- Written exercise -
Spot each line that carries the word "starting"; copy those lines.
== Extracted entries
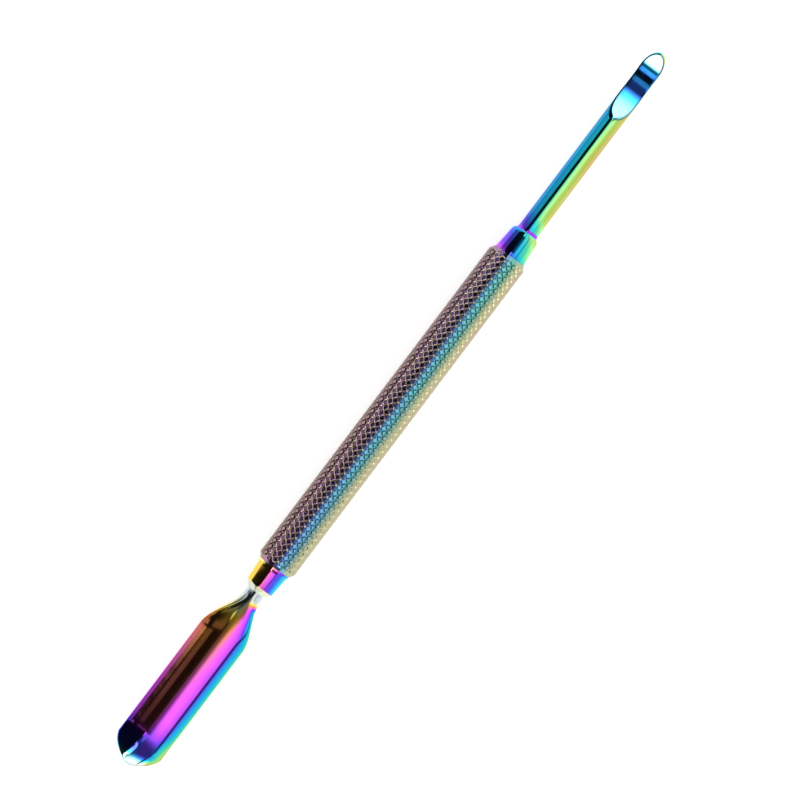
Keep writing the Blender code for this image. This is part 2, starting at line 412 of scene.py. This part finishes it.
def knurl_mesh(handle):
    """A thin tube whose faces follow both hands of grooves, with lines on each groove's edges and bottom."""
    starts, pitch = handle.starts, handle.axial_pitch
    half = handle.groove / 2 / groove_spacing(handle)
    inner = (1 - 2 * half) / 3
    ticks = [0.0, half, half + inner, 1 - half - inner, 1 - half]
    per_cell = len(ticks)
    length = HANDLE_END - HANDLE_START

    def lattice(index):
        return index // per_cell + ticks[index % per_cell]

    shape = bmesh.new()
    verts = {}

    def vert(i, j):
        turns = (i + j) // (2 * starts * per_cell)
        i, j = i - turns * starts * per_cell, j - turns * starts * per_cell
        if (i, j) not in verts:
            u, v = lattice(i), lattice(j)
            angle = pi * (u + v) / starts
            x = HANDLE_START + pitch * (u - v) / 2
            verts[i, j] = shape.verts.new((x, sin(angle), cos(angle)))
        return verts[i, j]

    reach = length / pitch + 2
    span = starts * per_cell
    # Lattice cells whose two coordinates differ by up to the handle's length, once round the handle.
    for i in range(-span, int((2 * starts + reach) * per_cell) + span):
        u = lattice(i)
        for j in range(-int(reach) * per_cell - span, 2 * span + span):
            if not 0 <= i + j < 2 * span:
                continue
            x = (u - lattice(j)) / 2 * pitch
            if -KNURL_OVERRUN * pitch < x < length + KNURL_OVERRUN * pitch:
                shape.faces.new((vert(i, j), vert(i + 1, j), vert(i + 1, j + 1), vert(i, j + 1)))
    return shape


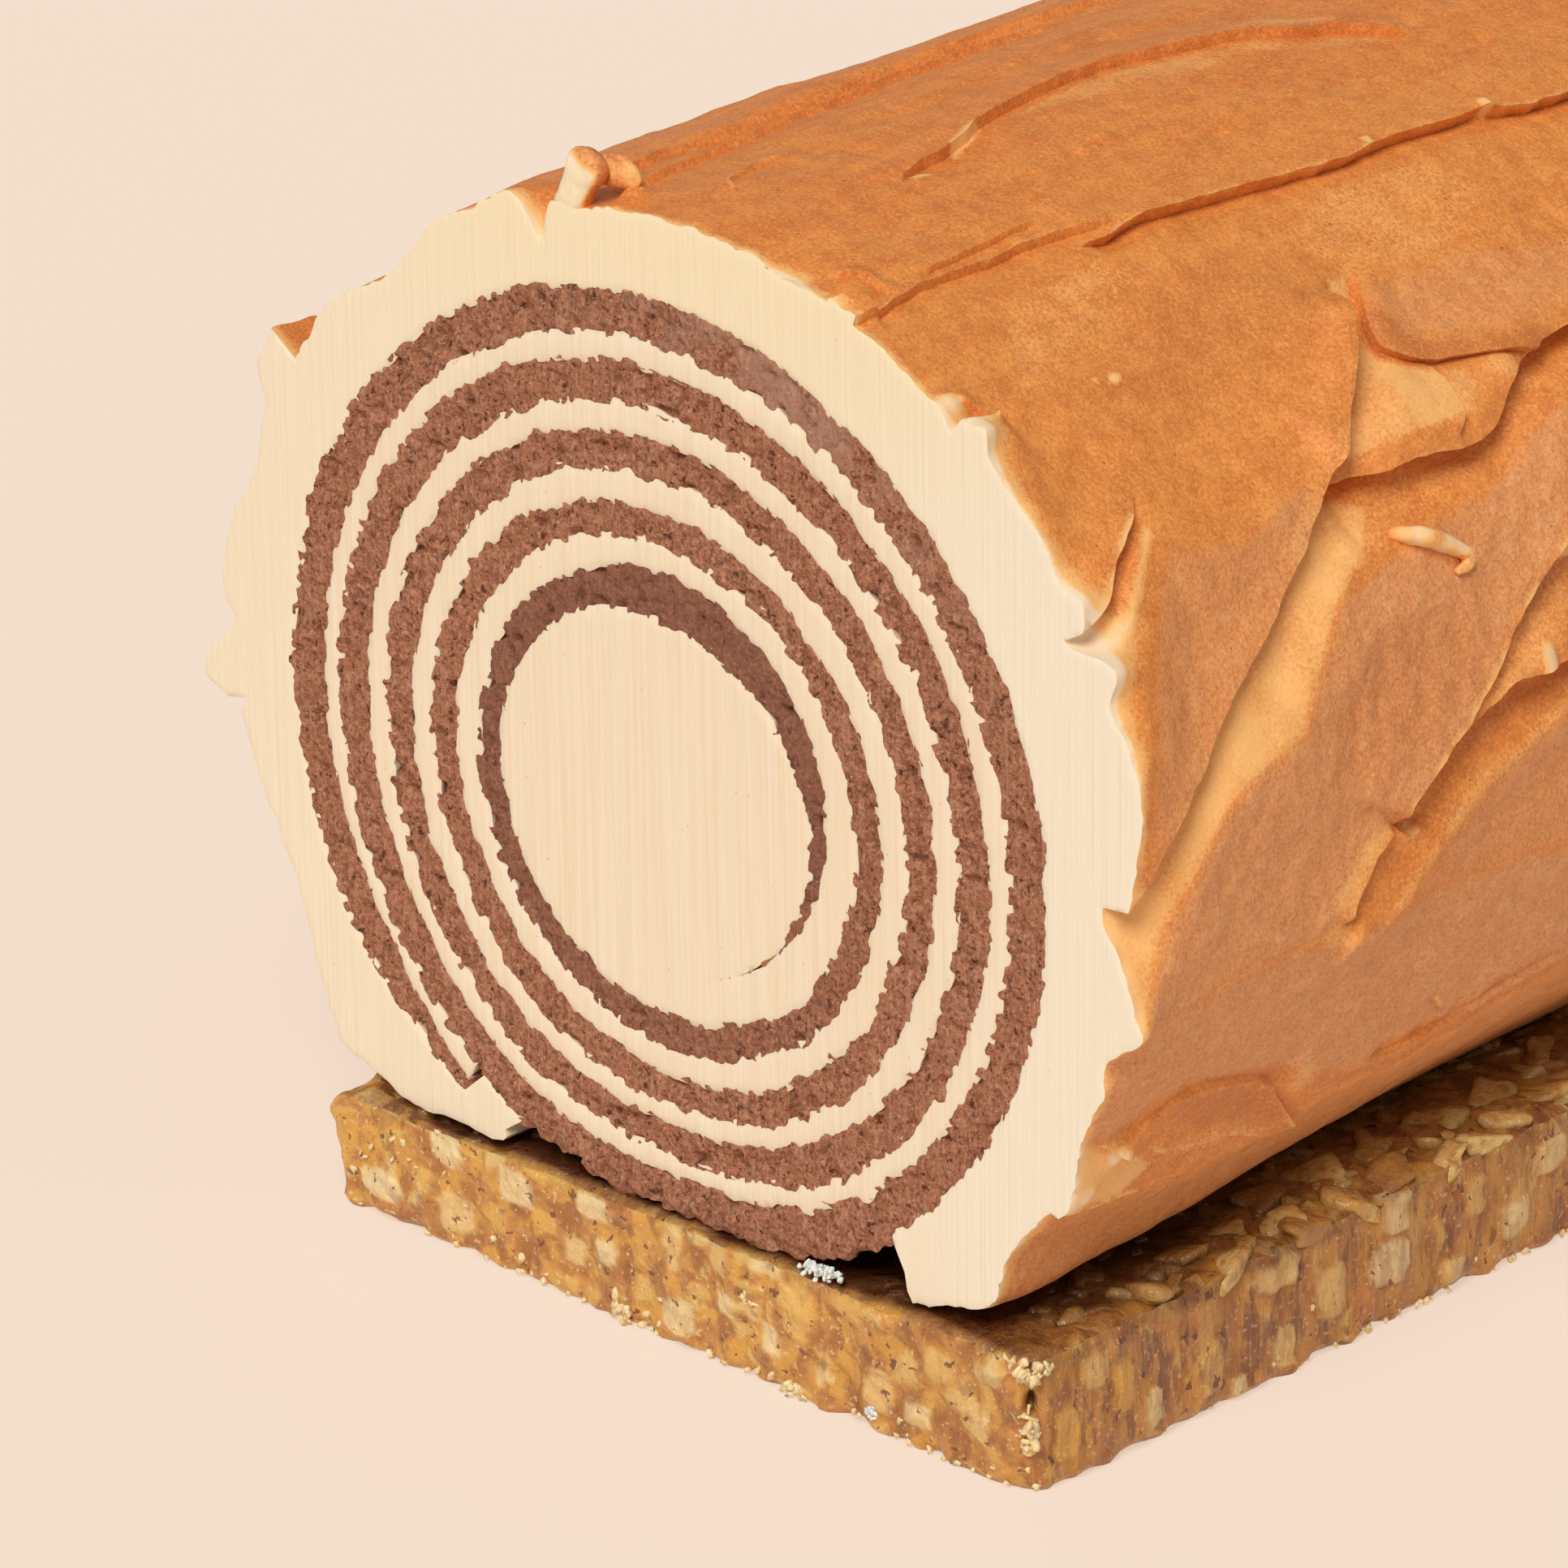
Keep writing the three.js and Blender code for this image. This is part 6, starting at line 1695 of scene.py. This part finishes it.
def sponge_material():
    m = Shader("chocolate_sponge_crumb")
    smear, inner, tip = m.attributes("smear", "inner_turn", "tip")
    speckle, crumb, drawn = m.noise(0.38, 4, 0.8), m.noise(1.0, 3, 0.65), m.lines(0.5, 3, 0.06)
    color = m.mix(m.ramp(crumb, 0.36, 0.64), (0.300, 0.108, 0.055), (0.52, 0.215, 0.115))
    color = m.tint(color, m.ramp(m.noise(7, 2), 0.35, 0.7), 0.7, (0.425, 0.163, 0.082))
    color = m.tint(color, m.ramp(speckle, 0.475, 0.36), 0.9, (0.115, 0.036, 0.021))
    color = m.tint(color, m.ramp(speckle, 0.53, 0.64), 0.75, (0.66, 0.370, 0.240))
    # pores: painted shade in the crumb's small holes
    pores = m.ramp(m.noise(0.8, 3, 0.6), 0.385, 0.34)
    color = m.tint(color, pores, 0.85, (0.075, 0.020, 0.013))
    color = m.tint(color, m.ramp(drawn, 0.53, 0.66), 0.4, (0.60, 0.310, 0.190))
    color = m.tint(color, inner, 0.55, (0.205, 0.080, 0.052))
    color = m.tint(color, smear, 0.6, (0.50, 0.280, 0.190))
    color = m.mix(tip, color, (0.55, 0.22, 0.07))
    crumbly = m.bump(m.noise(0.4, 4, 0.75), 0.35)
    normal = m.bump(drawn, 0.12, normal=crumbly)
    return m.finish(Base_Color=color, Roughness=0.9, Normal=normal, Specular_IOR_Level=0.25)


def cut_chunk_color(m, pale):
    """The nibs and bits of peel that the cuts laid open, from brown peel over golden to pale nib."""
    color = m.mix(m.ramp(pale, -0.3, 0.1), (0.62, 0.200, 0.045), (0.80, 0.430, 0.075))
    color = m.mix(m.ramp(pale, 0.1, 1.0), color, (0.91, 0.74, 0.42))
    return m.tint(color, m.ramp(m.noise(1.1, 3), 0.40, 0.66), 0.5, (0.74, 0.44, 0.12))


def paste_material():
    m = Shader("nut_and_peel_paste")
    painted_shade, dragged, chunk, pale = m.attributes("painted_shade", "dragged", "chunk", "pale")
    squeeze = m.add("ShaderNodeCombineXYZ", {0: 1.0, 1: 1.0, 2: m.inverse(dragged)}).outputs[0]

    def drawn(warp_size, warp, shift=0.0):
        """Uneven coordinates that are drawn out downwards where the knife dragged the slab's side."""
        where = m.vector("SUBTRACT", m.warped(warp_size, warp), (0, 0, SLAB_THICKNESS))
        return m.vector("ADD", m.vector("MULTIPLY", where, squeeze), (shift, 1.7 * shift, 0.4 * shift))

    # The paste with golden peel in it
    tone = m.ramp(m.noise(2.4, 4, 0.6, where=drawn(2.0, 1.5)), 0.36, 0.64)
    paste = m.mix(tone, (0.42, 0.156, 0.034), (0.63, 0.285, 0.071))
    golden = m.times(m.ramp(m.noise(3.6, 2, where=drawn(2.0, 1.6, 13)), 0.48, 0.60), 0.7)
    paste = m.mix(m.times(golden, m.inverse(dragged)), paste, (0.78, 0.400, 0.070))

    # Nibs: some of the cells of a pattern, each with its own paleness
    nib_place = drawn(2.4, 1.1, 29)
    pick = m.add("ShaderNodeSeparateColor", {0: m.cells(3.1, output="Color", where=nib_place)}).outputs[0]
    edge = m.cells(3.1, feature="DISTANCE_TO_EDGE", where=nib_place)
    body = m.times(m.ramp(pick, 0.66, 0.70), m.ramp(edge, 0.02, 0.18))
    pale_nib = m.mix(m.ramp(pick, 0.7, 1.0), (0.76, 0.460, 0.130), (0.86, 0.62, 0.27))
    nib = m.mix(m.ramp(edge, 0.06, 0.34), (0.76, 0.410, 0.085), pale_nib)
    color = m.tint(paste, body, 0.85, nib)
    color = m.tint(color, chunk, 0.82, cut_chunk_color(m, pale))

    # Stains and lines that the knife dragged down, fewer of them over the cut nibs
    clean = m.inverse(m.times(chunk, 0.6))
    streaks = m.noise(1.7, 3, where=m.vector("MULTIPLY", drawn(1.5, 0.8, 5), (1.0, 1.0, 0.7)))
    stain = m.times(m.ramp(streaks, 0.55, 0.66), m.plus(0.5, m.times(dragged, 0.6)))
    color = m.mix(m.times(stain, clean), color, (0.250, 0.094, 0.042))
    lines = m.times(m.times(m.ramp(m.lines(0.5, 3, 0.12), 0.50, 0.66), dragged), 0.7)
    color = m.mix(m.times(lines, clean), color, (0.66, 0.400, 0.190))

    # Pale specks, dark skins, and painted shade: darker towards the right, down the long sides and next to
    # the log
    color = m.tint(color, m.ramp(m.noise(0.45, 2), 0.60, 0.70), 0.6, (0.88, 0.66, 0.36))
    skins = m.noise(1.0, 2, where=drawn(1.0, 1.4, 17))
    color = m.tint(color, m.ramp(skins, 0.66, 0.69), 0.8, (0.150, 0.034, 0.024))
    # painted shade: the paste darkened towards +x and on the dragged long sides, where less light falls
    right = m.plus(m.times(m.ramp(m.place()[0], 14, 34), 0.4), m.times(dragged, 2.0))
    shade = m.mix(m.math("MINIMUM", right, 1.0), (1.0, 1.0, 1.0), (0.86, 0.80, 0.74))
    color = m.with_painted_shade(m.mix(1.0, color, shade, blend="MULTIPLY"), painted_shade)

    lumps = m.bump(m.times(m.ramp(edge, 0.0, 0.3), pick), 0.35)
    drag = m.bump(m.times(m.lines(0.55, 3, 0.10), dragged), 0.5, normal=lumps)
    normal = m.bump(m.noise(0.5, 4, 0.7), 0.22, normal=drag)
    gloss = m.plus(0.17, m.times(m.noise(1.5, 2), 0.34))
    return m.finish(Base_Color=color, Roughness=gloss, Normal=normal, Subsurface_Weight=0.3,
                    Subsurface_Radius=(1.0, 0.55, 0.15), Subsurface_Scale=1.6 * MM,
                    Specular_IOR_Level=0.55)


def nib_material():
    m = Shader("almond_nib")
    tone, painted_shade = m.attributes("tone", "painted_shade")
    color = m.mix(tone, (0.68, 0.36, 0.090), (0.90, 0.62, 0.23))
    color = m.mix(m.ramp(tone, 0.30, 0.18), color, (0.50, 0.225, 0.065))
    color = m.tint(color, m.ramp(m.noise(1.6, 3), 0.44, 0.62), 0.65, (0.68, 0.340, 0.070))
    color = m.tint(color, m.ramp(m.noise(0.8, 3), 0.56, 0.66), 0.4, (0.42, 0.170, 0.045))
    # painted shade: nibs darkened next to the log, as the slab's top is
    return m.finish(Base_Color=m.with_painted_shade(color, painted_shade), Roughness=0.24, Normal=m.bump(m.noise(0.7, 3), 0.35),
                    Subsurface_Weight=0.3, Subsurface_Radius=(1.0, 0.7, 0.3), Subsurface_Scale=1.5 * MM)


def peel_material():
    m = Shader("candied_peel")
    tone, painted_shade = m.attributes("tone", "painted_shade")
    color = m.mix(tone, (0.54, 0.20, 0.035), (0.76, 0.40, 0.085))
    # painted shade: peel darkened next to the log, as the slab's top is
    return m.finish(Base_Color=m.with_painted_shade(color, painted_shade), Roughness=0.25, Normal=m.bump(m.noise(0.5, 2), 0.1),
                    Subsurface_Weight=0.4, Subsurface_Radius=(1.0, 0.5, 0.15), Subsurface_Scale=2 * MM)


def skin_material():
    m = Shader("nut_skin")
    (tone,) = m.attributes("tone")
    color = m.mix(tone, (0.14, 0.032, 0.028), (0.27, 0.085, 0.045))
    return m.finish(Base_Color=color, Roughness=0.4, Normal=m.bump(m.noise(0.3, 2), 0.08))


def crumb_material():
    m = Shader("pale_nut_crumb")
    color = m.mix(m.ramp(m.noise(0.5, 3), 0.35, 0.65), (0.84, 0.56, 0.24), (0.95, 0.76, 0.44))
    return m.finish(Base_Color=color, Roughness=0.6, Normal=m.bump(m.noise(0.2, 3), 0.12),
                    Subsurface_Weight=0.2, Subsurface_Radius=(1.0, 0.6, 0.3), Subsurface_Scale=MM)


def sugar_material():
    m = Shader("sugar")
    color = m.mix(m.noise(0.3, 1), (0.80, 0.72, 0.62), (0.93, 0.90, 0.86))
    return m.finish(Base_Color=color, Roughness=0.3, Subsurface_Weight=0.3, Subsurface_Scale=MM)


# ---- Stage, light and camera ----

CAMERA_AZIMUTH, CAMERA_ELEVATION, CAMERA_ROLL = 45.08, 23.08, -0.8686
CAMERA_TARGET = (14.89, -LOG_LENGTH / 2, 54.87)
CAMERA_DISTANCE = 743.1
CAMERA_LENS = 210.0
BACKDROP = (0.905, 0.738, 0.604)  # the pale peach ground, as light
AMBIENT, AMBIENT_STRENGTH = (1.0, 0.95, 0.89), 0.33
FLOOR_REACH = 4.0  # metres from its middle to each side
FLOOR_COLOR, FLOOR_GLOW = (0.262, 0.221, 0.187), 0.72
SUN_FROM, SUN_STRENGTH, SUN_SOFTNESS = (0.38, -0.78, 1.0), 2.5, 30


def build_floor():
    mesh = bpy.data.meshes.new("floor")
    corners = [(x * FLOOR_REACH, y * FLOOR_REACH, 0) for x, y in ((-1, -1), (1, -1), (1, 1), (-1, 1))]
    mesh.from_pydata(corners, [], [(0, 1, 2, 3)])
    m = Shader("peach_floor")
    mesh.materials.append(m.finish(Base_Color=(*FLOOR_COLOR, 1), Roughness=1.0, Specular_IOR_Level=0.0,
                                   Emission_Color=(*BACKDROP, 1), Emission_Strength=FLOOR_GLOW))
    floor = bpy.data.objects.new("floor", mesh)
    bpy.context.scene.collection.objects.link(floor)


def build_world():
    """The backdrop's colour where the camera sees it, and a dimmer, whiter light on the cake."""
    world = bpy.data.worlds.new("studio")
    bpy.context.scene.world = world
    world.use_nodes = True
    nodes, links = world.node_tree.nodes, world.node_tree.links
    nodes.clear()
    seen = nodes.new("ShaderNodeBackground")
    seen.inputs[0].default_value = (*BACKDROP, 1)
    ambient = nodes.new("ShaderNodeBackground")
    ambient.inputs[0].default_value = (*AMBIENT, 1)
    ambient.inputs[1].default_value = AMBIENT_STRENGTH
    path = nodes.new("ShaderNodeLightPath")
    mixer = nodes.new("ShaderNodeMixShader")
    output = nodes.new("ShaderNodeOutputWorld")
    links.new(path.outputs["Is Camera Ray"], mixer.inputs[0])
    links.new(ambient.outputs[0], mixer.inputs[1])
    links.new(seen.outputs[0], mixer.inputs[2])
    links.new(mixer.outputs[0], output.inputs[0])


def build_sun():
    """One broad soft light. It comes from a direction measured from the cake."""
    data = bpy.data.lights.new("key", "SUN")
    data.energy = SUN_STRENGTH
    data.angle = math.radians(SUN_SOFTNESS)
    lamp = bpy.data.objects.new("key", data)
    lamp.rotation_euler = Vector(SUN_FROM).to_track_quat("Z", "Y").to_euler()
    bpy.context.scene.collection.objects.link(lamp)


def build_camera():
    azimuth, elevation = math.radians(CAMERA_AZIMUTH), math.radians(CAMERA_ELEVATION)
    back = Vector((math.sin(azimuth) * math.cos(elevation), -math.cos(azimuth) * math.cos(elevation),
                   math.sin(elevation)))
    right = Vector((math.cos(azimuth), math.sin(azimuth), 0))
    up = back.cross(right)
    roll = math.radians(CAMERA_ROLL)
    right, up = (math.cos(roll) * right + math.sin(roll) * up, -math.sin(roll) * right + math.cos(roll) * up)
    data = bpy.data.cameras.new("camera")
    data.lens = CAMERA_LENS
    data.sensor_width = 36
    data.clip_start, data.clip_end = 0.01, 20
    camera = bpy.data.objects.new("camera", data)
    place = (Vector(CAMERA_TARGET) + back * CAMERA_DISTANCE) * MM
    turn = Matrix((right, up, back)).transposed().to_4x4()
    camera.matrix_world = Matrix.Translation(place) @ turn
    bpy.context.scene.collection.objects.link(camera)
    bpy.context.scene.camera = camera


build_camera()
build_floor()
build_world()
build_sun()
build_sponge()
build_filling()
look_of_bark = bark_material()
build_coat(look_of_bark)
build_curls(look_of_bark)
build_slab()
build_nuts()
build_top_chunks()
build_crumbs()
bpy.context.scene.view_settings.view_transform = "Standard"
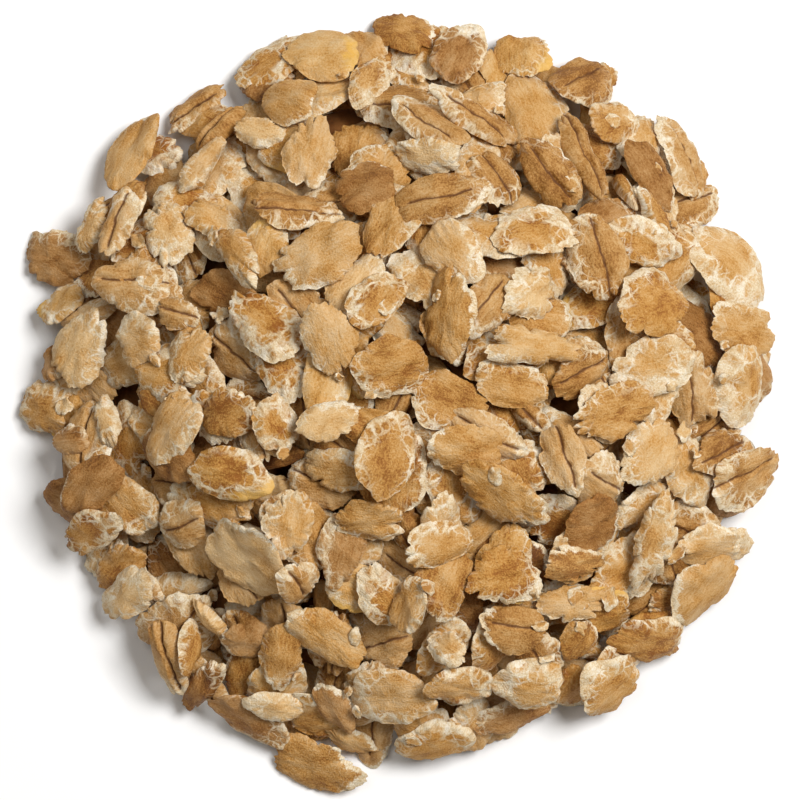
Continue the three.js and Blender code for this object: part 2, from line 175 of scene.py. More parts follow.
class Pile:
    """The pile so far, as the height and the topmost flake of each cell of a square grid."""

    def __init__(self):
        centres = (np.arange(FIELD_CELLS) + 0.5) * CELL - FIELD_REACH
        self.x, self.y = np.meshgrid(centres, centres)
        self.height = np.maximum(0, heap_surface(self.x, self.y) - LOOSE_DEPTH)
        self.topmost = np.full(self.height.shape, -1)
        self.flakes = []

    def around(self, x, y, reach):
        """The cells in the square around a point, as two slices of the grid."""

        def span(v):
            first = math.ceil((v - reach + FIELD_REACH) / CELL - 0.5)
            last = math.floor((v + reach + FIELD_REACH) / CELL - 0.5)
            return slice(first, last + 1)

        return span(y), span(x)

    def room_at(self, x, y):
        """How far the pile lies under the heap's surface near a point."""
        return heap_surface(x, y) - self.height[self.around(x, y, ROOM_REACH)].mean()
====
- Response to the task -
Keep writing the Blender code for this image. This is part 2, starting at line 412 of scene.py. This part finishes it.
Keep writing the three.js and Blender code for this image. This is part 6, starting at line 1695 of scene.py. This part finishes it.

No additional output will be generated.